Exército de gente feliz
Esta semana tinha um jantar marcado com uma amiga com quem não estava há algum tempo e com quem tinha (e tenho) vontade de recuperar uma amizade que sempre foi boa para os dois lados. Antigamente dávamos festas em que cada um convidava 15 pessoas e acabávamos por juntar gente de meios diferentes e que se acabavam por divertir juntas porque mesmo sem se conhecerem acabavam por partilhar todas os mesmos valores e o mesmo espírito livre. Depois como escrevi na crónica da passada semana, o tempo e a pandemia criaram um buraco em muitas relações, muitas delas entre quem se gostava e que se habituou a juntar sob o desígnio da amizade, num processo de conversas intermináveis, de muitas risadas e palhaçadas, da partilha de experiências e na leveza de colecionar momentos perfeitos. Agora é tempo de recuperar o tempo perdido, de ir lá atrás e captar para o nosso “exército de gente feliz”, de voltar a arregimentar os nossos, aqueles que sempre nos fizeram bem, sem muitas perguntas ou exigências e que continuam a querer e a valorizar a nossa companhia.
No dia dessa combinação estava cansado, um dia de trabalho que começou cedo, com muitas peripécias pelo meio que me deixou desgastado e sem grande vontade de me animar ou de estar com muita gente.
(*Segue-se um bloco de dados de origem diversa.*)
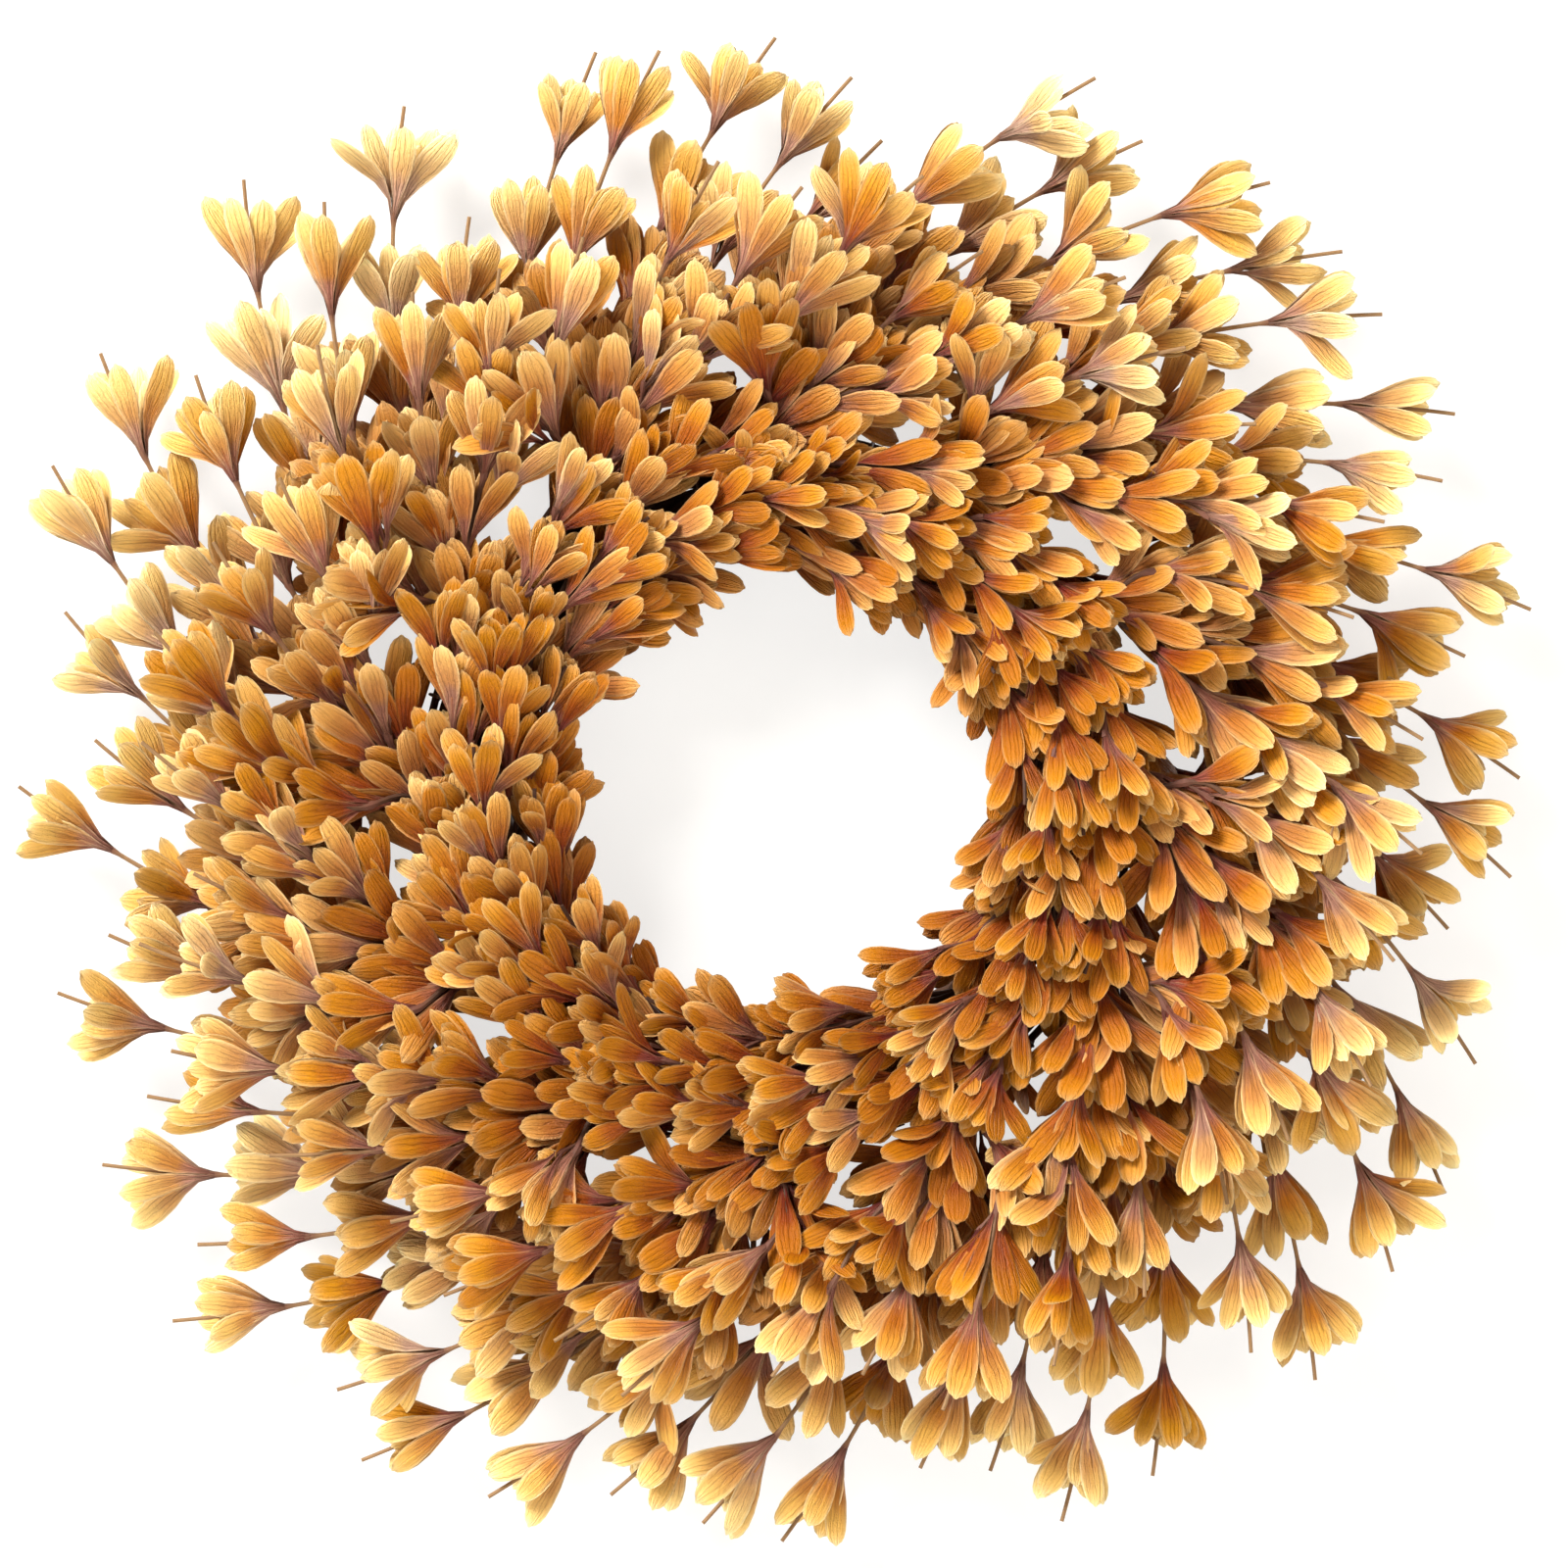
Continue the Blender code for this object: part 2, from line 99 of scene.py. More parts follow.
# What each twig's reach differs by, in millimetres, clockwise from the one that ends at the top
OUTER_TRIM = (
    1, -14, -34, 9, -2, 10, 11, 5, 9, -8, 9, -20,
    -3, -6, -24, -2, 11, 10, 18, -7, 12, 11, -13, -22,
    1, -6, -9, 4, 15, -3, 21, -6, 9, -19, 0, -25,
    4, -25, -5, 15, 21, -14, 23, -4, 11, -38, 4, -2,
)
TOP_TWIG = 8  # how many twigs clockwise of the top the first station's main stem ends
FRONT_TWIGS = 3
FRONT_SIDE = 58  # degrees
FRONT_REACH = 226 * MM
FRONT_REACH_SPREAD = 16 * MM
FRONT_STAGGER = 5 * MM
FRONT_SLOPE = 0.34
INNER_SIDE = 125
INNER_TWIG_SIDES = (166, 140, 108, 76)
INNER_TWIG_LENGTHS = (54 * MM, 90 * MM, 100 * MM, 92 * MM)
INNER_TWIG_CLIMBS = (0.5, 1, 1, 1)
INNER_SETTLE = 34 * MM  # along which an inner twig turns to its own side
INNER_RISE = (2 * INNER_FLORET_RADIUS + INNER_LAYER_GAP) * STATIONS / (TAU * RING_RADIUS)


# ---------------------------------------------------------------- where the twigs run

def chance(*keys):
    """A number from -1 to 1 that looks random and depends only on the keys."""
    total = sum(key * weight for key, weight in zip(keys, (12.9898, 78.233, 37.719)))
    scrambled = math.sin(total) * 43758.5453
    return 2 * (scrambled - math.floor(scrambled)) - 1


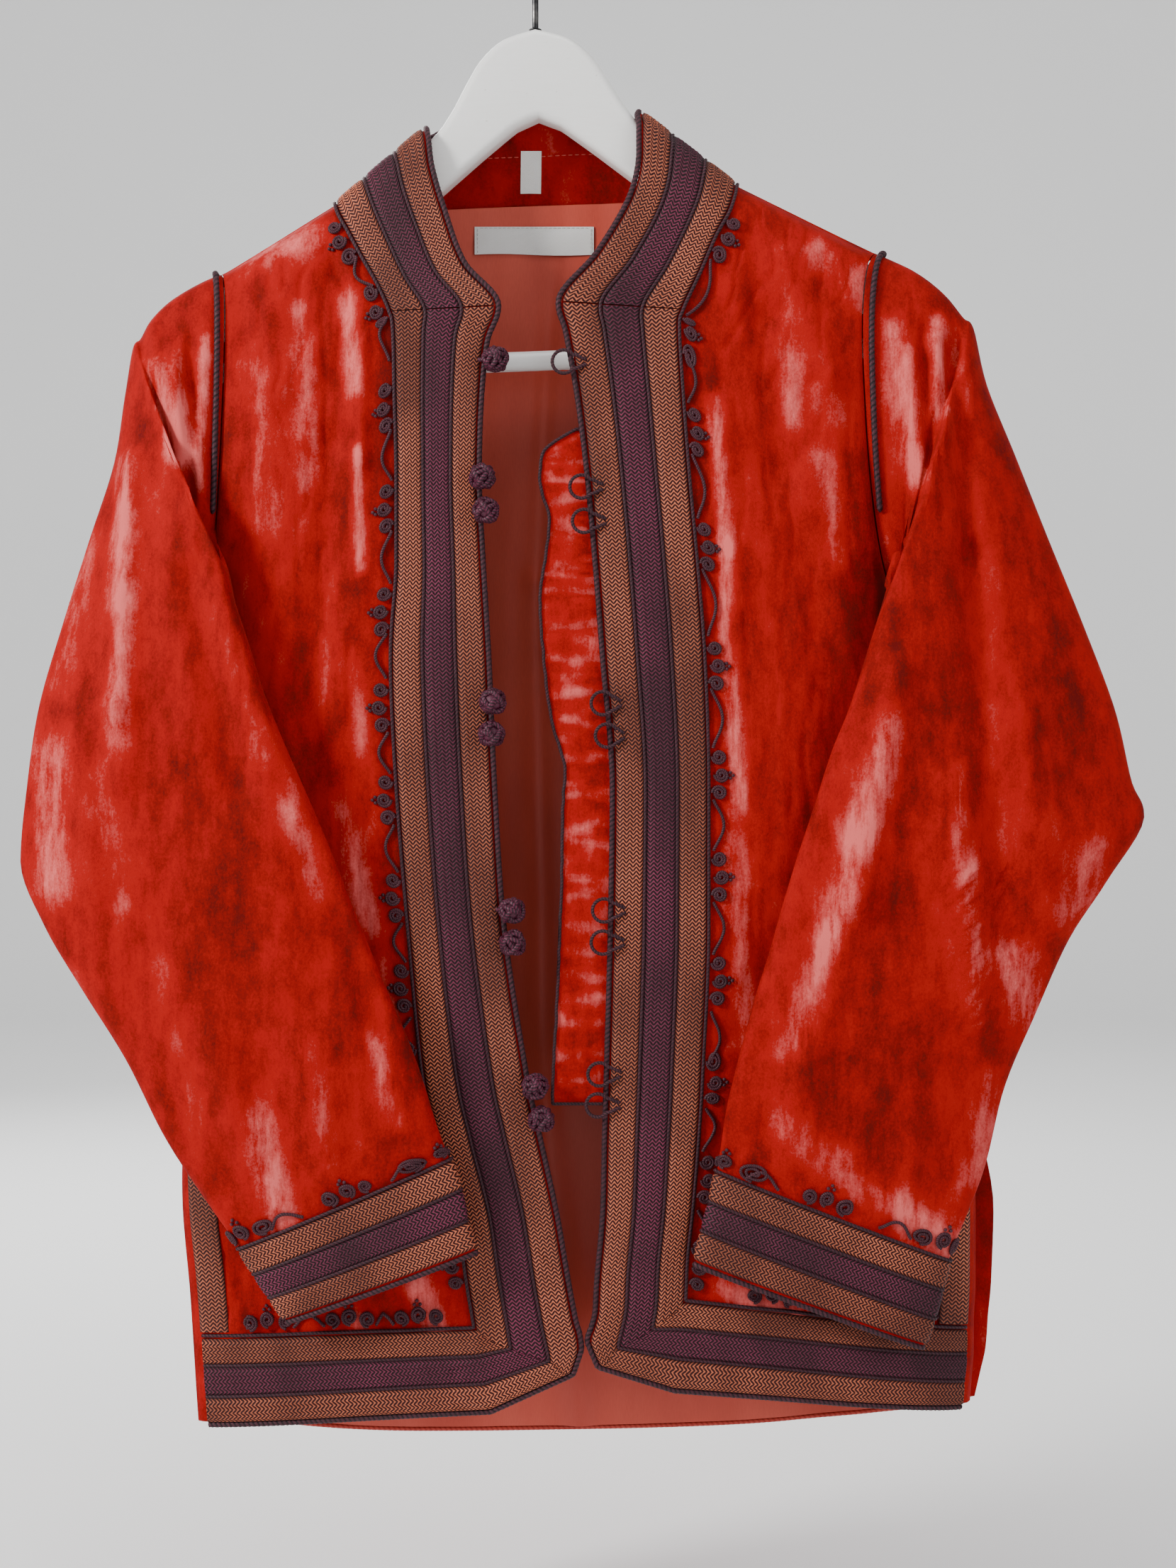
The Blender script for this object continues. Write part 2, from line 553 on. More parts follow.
def sleeve_surface(side, t, angle):
    """The velvet of a sleeve, with its long folds in front and behind, and crumples above the cuff."""
    table, folds = (RIGHT_SLEEVE, RIGHT_SLEEVE_FOLDS) if side == RIGHT else (LEFT_SLEEVE, LEFT_SLEEVE_FOLDS)
    point = sleeve_ring(table, t, angle)
    facing = math.sin(angle)
    shown = smooth((abs(facing) - 0.12) / 0.5) * smooth(t / 2.5) * smooth((CUFF_TOP - t) / 1.5)
    if facing > 0:
        height = fold_height(folds, point.x, point.z) + crumple(point, side * 5.3)
    else:
        mirrored = -0.8 * fold_height(folds, point.x + side * 9, point.z - 14)
        height = mirrored + crumple(point, side * 8.7)
    above_cuff = smooth((t - 16.6) / 1.2) * smooth((CUFF_TOP - t) / 0.35)
    place = Vector((point.x / 9, side * 11 + (0 if facing > 0 else 5), point.z / 7))
    above_cuff *= smooth((abs(facing) - 0.1) / 0.4)
    height = height * shown + CUFF_CRUMPLE * above_cuff * noise.noise(place)
    point.y -= height * (1 if facing > 0 else -1)
    return point

def back_surface(t, w):
    """The velvet of the back, crumpled as the fronts are."""
    point = back_point(t, w)
    inside = smooth((1 - abs(w)) / 0.15) * smooth((t - 0.5) / 3) * smooth((HEM - t) / 1.2)
    point.y += crumple(point, 13.7) * inside
    return point

def grid(rows, columns, place):
    """Points of a surface at every pair of levels and places across, as an array."""
    return np.array([[tuple(place(t, u)) for u in columns] for t in rows])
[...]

Às vezes também somos animais solitários a precisar do nosso tempo no nosso espaço, sem ruído ou agitação. Ainda assim forcei-me a comparecer para que não se perdesse a oportunidade de estarmos juntos e de voltarmos a encher de ar o balão da nossa amizade e porque o desafio era novamente conhecer gente diferente, fora do meu circuito. Em nove pessoas conhecia três, as outras eram-me perfeitas desconhecidas. Foi-me dado um lugar precisamente num lado em que não conhecia ninguém e o cansaço deixou-me por momento embargado nos meus pensamentos, ausente da mesa e do mundo, pouco atento às conversas que se iam desenrolando, o que chamou a atenção da minha amiga que me havia feito o convite e que de tudo foi fazendo para que socializasse e não me fechasse em mim. Começámos por isso a apresentar-nos uns aos outros e à medida que o jantar foi avançando as conversas foram avançando com ele, os temos surgiram, as perguntas e curiosidades também e quando era altura de pagar, já todos nos conhecíamos uns aos outros.
Tudo o resto é história de mais uma noite em que se fizeram novos amigos, em que se celebraram as boas energias, sem telemóveis para interferir nos momentos ou pessoas mal dispostas. Dançou-se na rua, percorremos espaços alternativos fora do que costumo frequentar, vimos outras caras, ouvimos musicas diferentes. Ficou-me na memória uma das muitas conversas que surgiram ao jantar. Que normalmente as músicas que nos marcaram mais e nos deixaram um saudosismo especial sempre que as ouvimos foram as ultimas da faculdade, das festas que percorríamos sem pensar no dia seguinte ou as do último ano do secundário em que tudo eram sonhos e emoção. Na realidade, assim é, as músicas transportam-nos quase sempre para o tempo em que nos foram apresentadas e para quem nos rodeava nessa altura. Não são raras as vezes em que esses sons que me entram seja no carro, num bar ao lá ao longe em forma de música de fundo num restaurante ou hotel, me levam para outro sítio quando representava qualquer relação ou tempos felizes.
Voltando ao jantar, cada vez me parece mais saudável procurarmos estar com pessoas que nos preenchem através do mesmo tipo de energias. A preguiça e a falta de tempo levam-nos nos dias que correm a girar sempre à volta do mesmo círculo, sem dar muitas oportunidades à vida para nos surpreender para conhecermos outros ambientes e criarmos em nós a ilusão de viver. A vida é feita desses estímulos permanentes e de uma procura incessante de quem nos faça bem, de pessoas com a mesma vontade de viver que nós, que não se fechem nas suas frustrações e nos seus problemas e tenham liberdade de espírito e um desenvolvimento pessoal suficientemente maduro para se permitirem ser felizes sem merdas. É na construção desse exército de gente feliz que nos devemos empenhar, gente capaz de dar e de fazer sonhar, só assim nos sentiremos concretizados e de alma cheia.